▽
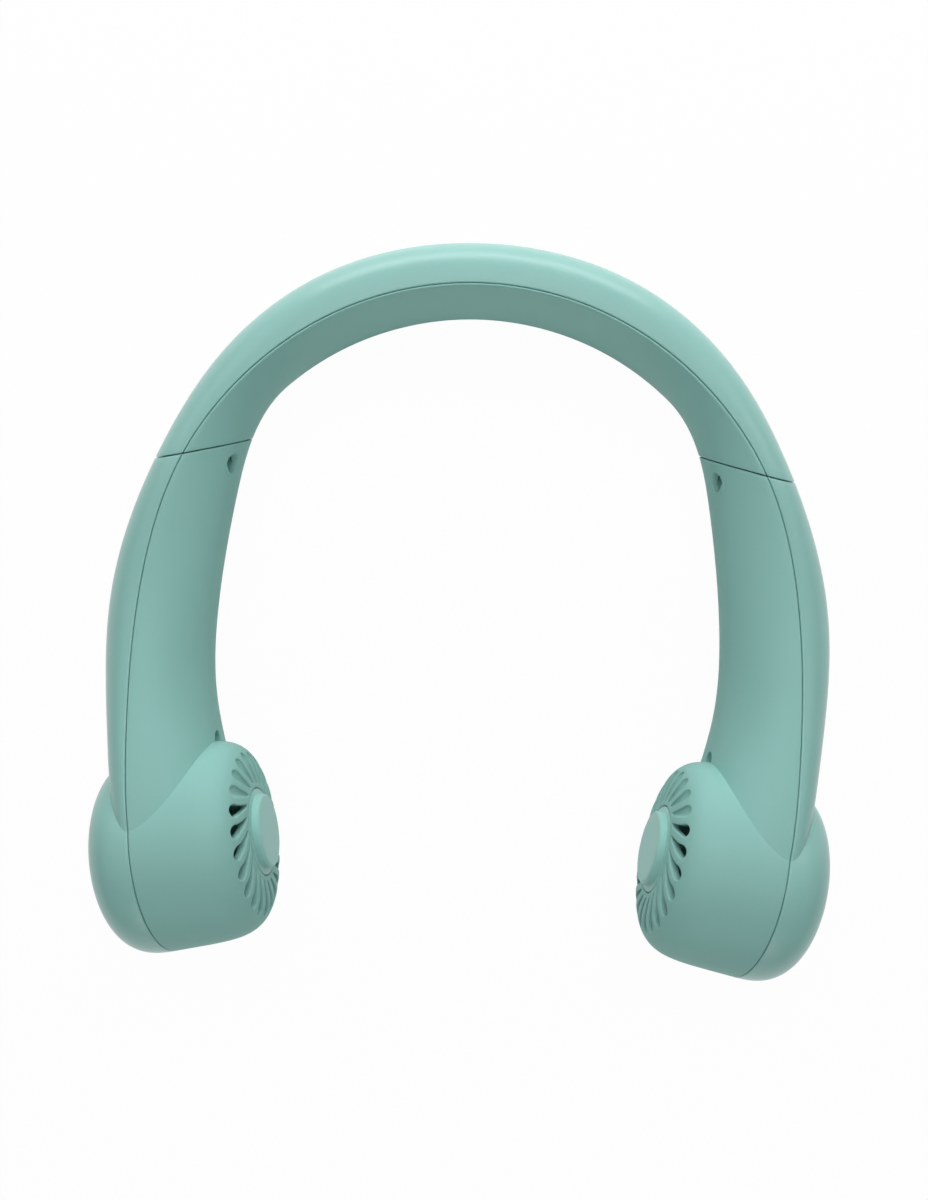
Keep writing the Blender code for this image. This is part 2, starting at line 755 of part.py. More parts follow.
def arch_shell(name, part, finish):
    """Arch from seam to seam."""
    sections = {"inner": (inner_section, inner_hollow), "outer": (outer_section, outer_hollow)}[part]
    reach = seam_length() + SEAM_MARGIN
    shell = new_object(name, *swept(sections[0], np.linspace(-reach, reach, ARCH_RINGS + 1)), finish)
    for side in SIDES.values():
        point, direction = seam_plane(side, GAP / 2)
        trim(shell, side, point, -direction)
    longer = reach + OVERRUN
    room = new_object(name + "_room", *swept(sections[1], np.linspace(-longer, longer, ARCH_RINGS + 1)))
    combine(shell, room, "DIFFERENCE")
    return shell


def pole_outline(start, turn):
    """A T-shaped pole from a distance out to the stator's edge, turned round the axis."""
    half, shoe = POLE_WIDTH / 2, STATOR_RADIUS * sin(pi / POLE_COUNT) * SHOE_SHARE
    edge = sqrt(STATOR_RADIUS ** 2 - shoe ** 2)
    under = edge - SHOE_THICKNESS
    outline = [(start, -half), (under, -half), (under, -shoe), (edge, -shoe), (STATOR_RADIUS, 0),
               (edge, shoe), (under, shoe), (under, half), (start, half)]
    return [(x * cos(turn) - y * sin(turn), x * sin(turn) + y * cos(turn)) for x, y in outline]


def motor_mount(name, parent, finish):
    """Spider that carries the bearing tube, held by its rim in the outer shell."""
    low = -MOUNT_DEPTH - MOUNT_THICKNESS
    room = HEAD_RADIUS - WALL
    share = (MOUNT_DEPTH + MOUNT_THICKNESS) / (HEAD_OUTER_BULGE - WALL)
    rim = room * (1 - share ** HEAD_OUTER_POWER) ** (1 / HEAD_OUTER_POWER) - MOUNT_PLAY
    ring = [(rim - MOUNT_RIM, low), (rim, low), (rim, -MOUNT_DEPTH), (rim - MOUNT_RIM, -MOUNT_DEPTH)]
    mount = new_object(name, *turned(ring, ROUND_SIDES), finish, parent)
    spokes = []
    start = TUBE_BORE + (TUBE_RADIUS - TUBE_BORE) / 2
    finish_at = rim - MOUNT_RIM / 2
    for number in range(SPOKE_COUNT):
        turn = Matrix.Rotation(2 * pi * (number + 0.5) / SPOKE_COUNT, 4, "Z")
        shift = Matrix.Translation(((start + finish_at) / 2, 0, 0))
        bar = prism(rectangle(finish_at - start, SPOKE_WIDTH), low + SPOKE_INSET, -MOUNT_DEPTH - SPOKE_INSET)
        spokes.append(moved(bar, turn @ shift))
    spoke_object = new_object(name + "_spokes", *joined(spokes), parent=parent)
    tube = [(TUBE_BORE, low), (TUBE_RADIUS, low), (TUBE_RADIUS, TUBE_TOP), (TUBE_BORE, TUBE_TOP)]
    tube_object = new_object(name + "_tube", *turned(tube, ROUND_SIDES), parent=parent)
    combine(mount, spoke_object, "UNION")
    combine(mount, tube_object, "UNION")
    bore = prism(circle(TUBE_BORE, ROUND_SIDES), low - OVERRUN, TUBE_TOP + OVERRUN)
    combine(mount, new_object(name + "_bore", *bore, parent=parent), "DIFFERENCE")
    return mount


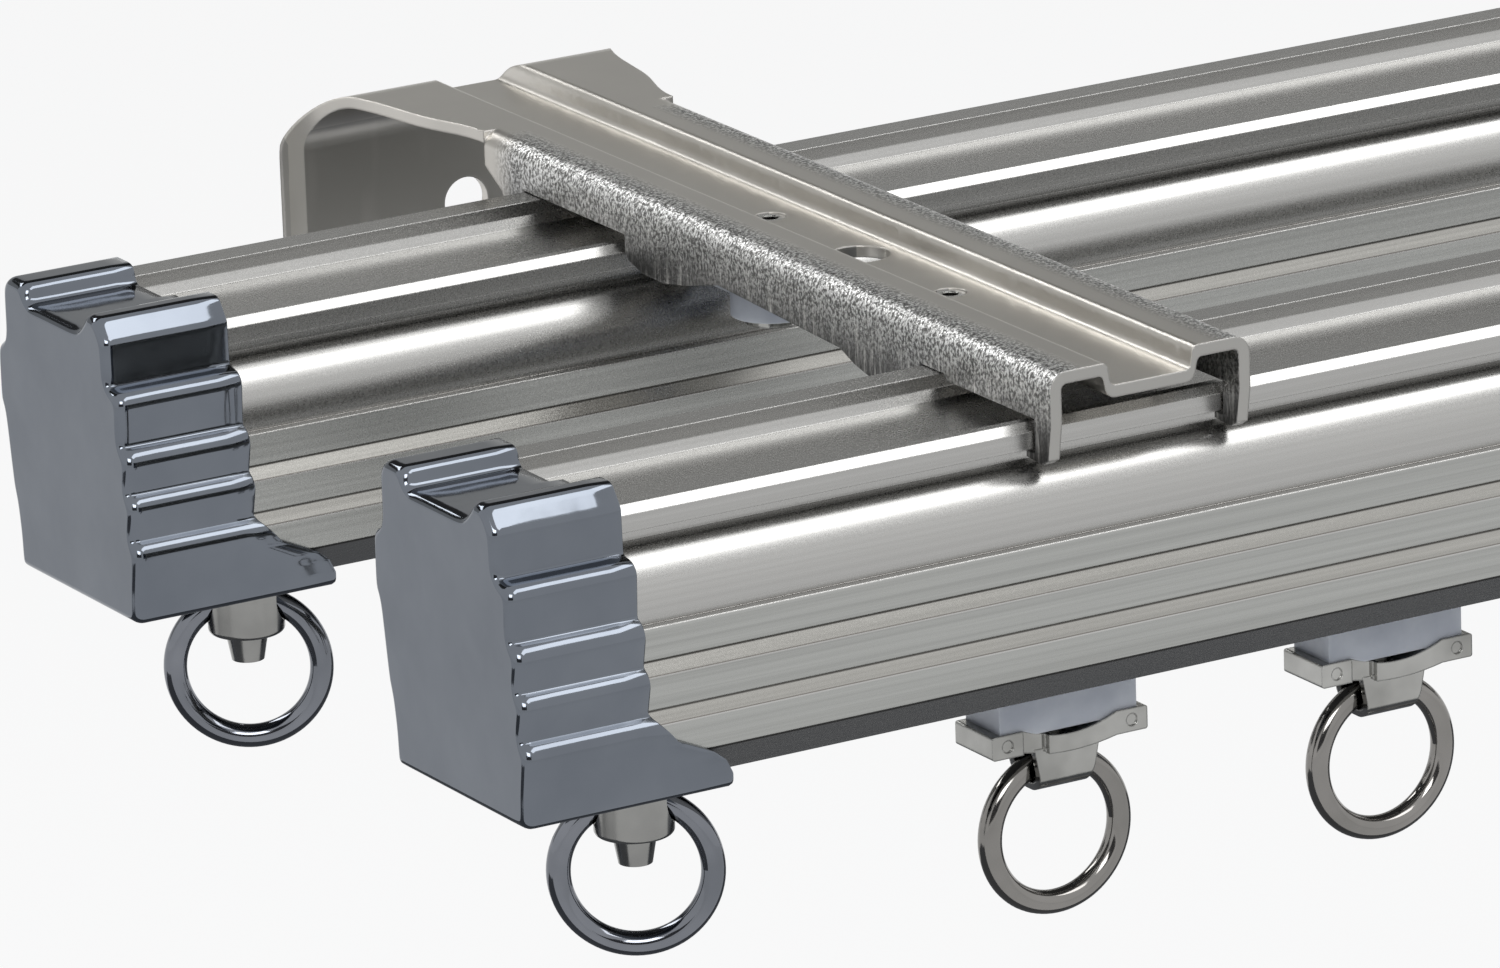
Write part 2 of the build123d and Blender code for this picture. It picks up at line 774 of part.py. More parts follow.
def wall_end():
    """Flared sheet that bends down into the wall plate."""
    reach = 2 * plate_half_width
    sheet_side = extrude(Plane.YZ * bend_side(0), reach, both=True)
    sheet_side -= extrude(Plane.YZ * bend_side(sheet), reach, both=True)
    sheet_side &= Pos(0, 0, -reach) * extrude(flare_plan(), 3 * reach)
    return sheet_side & extrude(Plane.XZ * plate_front(), reach, both=True)


def trough():
    """The pressed web in the middle of the arm, with its screw and rivet holes."""
    length = -front_lip_y + arm_overhang
    strip = Pos(0, 0, arm_top) * extrude(Plane.XZ * trough_strip(), length)
    for y, radius in (
        (ceiling_screw_y, ceiling_screw_radius),
        (ceiling_screw_y - lever_offset, rivet_radius),
        (ceiling_screw_y + lever_offset, rivet_radius),
    ):
        strip -= Pos(0, y, web_top) * Cylinder(radius, 4 * sheet)
    under = extrude(Plane.YZ * bend_side(0), plate_half_width, both=True)
    front = Pos(0, -flare_start, arm_top) * Box(
        plate_half_width, length, 6 * sheet, align=(Align.CENTER, Align.MAX, Align.CENTER)
    )
    return strip & (under + front)


def bracket(x):
    """Pressed steel arm with a trough, flanges that hook the rails, and a wall plate."""
    pressed = arm() + wall_end()
    side = web_half_width + web_slope + sheet
    slot = Pos(0, 0, arm_top) * Box(
        2 * side, -3 * front_lip_y, 2 * (trough_depth + sheet - seat_gap)
    )
    return Pos(x, 0, rail_z) * ((pressed - slot) + trough())


def rivet(y):
    """Tubular rivet, flush in the web, with its head under the lever's hub."""
    top = web_top - seat_gap
    base = web_top - sheet - lever_gap - lever_hub_height - lever_gap
    shank = Pos(0, 0, base) * Cylinder(
        rivet_radius - rivet_fit, top - base, align=(Align.CENTER, Align.CENTER, Align.MIN)
    )
    head = Pos(0, 0, base) * Cylinder(
        rivet_head_radius, rivet_head, align=(Align.CENTER, Align.CENTER, Align.MAX)
    )
    bore = Pos(0, 0, top) * Cylinder(rivet_bore, 2 * rivet_bore_depth)
    return Pos(0, y, rail_z) * (shank + head - bore)


def lever(y, lip_y):
    """Nylon lever: hub on the rivet, arm and thin nose under the lip, grip behind."""
    toward = 1 if lip_y > y else -1
    top = web_top - sheet - lever_gap
    hub = Pos(0, 0, top) * Cylinder(
        lever_hub_radius, lever_hub_height, align=(Align.CENTER, Align.CENTER, Align.MAX)
    )
    nose_top = lip_underside - lever_nose_drop
    reach = abs(lip_y - y) + pocket_depth - lever_pocket_gap
    half = lever_nose_width / 2
    tip = math.sqrt(reach**2 - half**2)
    shoulder = abs(lip_y - y) - lever_shoulder
    side_view = make_face(Polyline(
        (0, nose_top),
        (tip, nose_top - lip_slope),
        (tip, nose_top - lever_nose_thickness),
        (shoulder, nose_top - lever_arm_thickness),
        (-lever_grip, nose_top - lever_arm_thickness),
        (-lever_grip, nose_top),
        (0, nose_top),
    ))
    bar = extrude(Plane.YZ * side_view, half, both=True)
    if toward < 0:
        bar = mirror(bar, Plane.XZ)
    bore = Pos(0, 0, top) * Cylinder(rivet_radius, 4 * lever_hub_height)
    return Pos(0, y, rail_z) * (hub + bar - bore)


def write(name, solid):
    export_step(solid, f"parts/{name}.step")


def main():
    os.makedirs("parts", exist_ok=True)
    sides = {"left": -1, "right": 1}
    for row, y in rail_y.items():
        write(f"{row}_rail", rail(y))
        for end, side in sides.items():
            write(f"{row}_cap_{end}", cap(y, side))
            write(f"{row}_post_{end}", post(y, side))
            write(f"{row}_cap_ring_{end}", cap_ring(y, side))
        for number, inset in enumerate(runner_insets, start=1):
            place = Pos(inset - half_length, y + slot_centre, rail_z)
            spin = Pos(0, 0, axle_height)
            write(f"{row}_runner_body_{number}", place * runner_body())
            write(f"{row}_runner_axle_{number}", place * spin * axle())
            for name, offset_y in (("a", -wheel_offset), ("b", wheel_offset)):
                write(f"{row}_wheel_{number}{name}", place * spin * Pos(0, offset_y, 0) * wheel())
            write(f"{row}_hanger_{number}", place * Pos(0, 0, -plate_drop) * hanger())
            write(f"{row}_runner_ring_{number}", place * Pos(0, 0, ring_hang) * ring())
    for end, side in sides.items():
        x = side * (half_length - bracket_inset)
        write(f"bracket_{end}", bracket(x))
        front_pivot = ceiling_screw_y - lever_offset
        rear_pivot = ceiling_screw_y + lever_offset
        rivets = Compound([
            Pos(x, 0, 0) * rivet(front_pivot).solid(),
            Pos(x, 0, 0) * rivet(rear_pivot).solid(),
        ])
        write(f"lever_rivets_{end}", rivets)
        write(f"front_lever_{end}", Pos(x, 0, 0) * lever(front_pivot, front_back_lip_y))
        write(f"rear_lever_{end}", Pos(x, 0, 0) * lever(rear_pivot, rear_lip_y))


main()
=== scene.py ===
import json
import math

import bpy
from mathutils import Matrix, Vector


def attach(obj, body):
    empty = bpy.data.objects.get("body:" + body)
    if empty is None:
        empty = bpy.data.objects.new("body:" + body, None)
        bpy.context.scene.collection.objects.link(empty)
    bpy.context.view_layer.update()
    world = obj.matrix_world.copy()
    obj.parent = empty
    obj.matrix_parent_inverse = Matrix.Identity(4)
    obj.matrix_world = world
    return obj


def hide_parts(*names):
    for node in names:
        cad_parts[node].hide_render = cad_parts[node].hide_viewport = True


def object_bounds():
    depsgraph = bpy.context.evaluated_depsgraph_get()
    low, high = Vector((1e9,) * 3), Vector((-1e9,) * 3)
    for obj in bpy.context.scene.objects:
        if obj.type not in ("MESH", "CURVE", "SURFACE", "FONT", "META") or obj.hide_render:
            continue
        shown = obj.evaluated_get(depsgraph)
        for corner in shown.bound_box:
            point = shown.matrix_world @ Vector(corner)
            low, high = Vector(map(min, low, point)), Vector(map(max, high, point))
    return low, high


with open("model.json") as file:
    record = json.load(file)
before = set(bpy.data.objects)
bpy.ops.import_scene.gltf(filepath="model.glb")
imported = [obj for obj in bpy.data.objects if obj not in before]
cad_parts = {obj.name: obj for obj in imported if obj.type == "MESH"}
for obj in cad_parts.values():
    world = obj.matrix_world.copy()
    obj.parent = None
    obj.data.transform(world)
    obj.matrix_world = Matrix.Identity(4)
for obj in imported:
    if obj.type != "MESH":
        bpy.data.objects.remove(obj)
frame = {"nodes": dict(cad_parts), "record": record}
cad_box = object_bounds()

# Camera, found by matching the rails' edges, the caps and the bracket to the photograph.
PHOTO_WIDTH = 1500
FOCAL_PIXELS = 11380.7
AZIMUTH = math.radians(-30.0015)
ELEVATION = math.radians(17.0147)
ROLL = math.radians(-2.021)
CAMERA_PLACE = Vector((-0.70383, -0.97808, 0.30922))


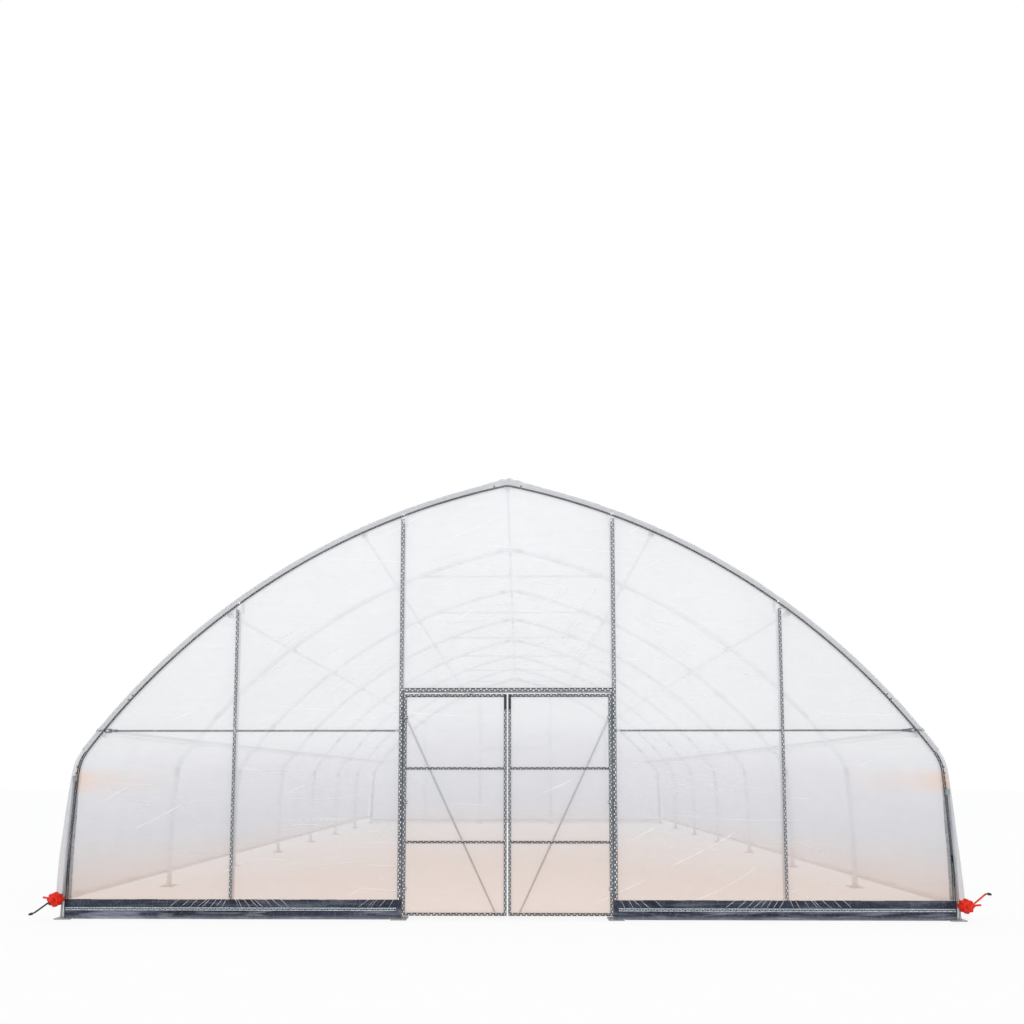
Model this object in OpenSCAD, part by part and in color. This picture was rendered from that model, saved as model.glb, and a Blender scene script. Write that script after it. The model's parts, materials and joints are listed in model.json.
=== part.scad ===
// Walk-in polytunnel greenhouse with curved rafters, roll-up sides and a
// double door in the front end. +Z is up, the front end faces -Y and the
// origin is on the ground under the middle of the tunnel. Millimetres.

/* [Overall] */
// Distance from hoop to hoop
bay_l = 2000; // [1500:50:2600]
// Width between the centres of the legs
tunnel_w = 9200; // [7600:100:11200]

/* [Hoops] */
// Outside diameter of the hoop tube
hoop_d = 60; // [42:1:76]
// Height of the straight bottom of each leg
leg_straight = 300; // [200:10:600]
// Radius of the gentle curve in the leg
leg_r = 11500; // [8000:100:16000]
// Lean of the leg where the shoulder bend starts, in degrees
leg_lean = 6.2; // [4:0.1:8]
// Radius of the shoulder bend
shoulder_r = 400; // [300:10:700]
// Lean of the tube where the rafter starts, in degrees
rafter_start = 36; // [30:1:42]
// Lean of the rafter where the ridge bend starts, in degrees
rafter_end = 78; // [74:0.5:82]
// Radius of the bend that joins the rafters at the ridge
ridge_r = 150; // [100:10:300]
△
Required work:
Retype, word for word, every line from the line with "ring_hang) * ring())" to the line with "low, high = Vector((1e9,)", inclusive. Add nothing.

Exercise solution:
            write(f"{row}_runner_ring_{number}", place * Pos(0, 0, ring_hang) * ring())
    for end, side in sides.items():
        x = side * (half_length - bracket_inset)
        write(f"bracket_{end}", bracket(x))
        front_pivot = ceiling_screw_y - lever_offset
        rear_pivot = ceiling_screw_y + lever_offset
        rivets = Compound([
            Pos(x, 0, 0) * rivet(front_pivot).solid(),
            Pos(x, 0, 0) * rivet(rear_pivot).solid(),
        ])
        write(f"lever_rivets_{end}", rivets)
        write(f"front_lever_{end}", Pos(x, 0, 0) * lever(front_pivot, front_back_lip_y))
        write(f"rear_lever_{end}", Pos(x, 0, 0) * lever(rear_pivot, rear_lip_y))


main()
=== scene.py ===
import json
import math

import bpy
from mathutils import Matrix, Vector


def attach(obj, body):
    empty = bpy.data.objects.get("body:" + body)
    if empty is None:
        empty = bpy.data.objects.new("body:" + body, None)
        bpy.context.scene.collection.objects.link(empty)
    bpy.context.view_layer.update()
    world = obj.matrix_world.copy()
    obj.parent = empty
    obj.matrix_parent_inverse = Matrix.Identity(4)
    obj.matrix_world = world
    return obj


def hide_parts(*names):
    for node in names:
        cad_parts[node].hide_render = cad_parts[node].hide_viewport = True


def object_bounds():
    depsgraph = bpy.context.evaluated_depsgraph_get()
    low, high = Vector((1e9,) * 3), Vector((-1e9,) * 3)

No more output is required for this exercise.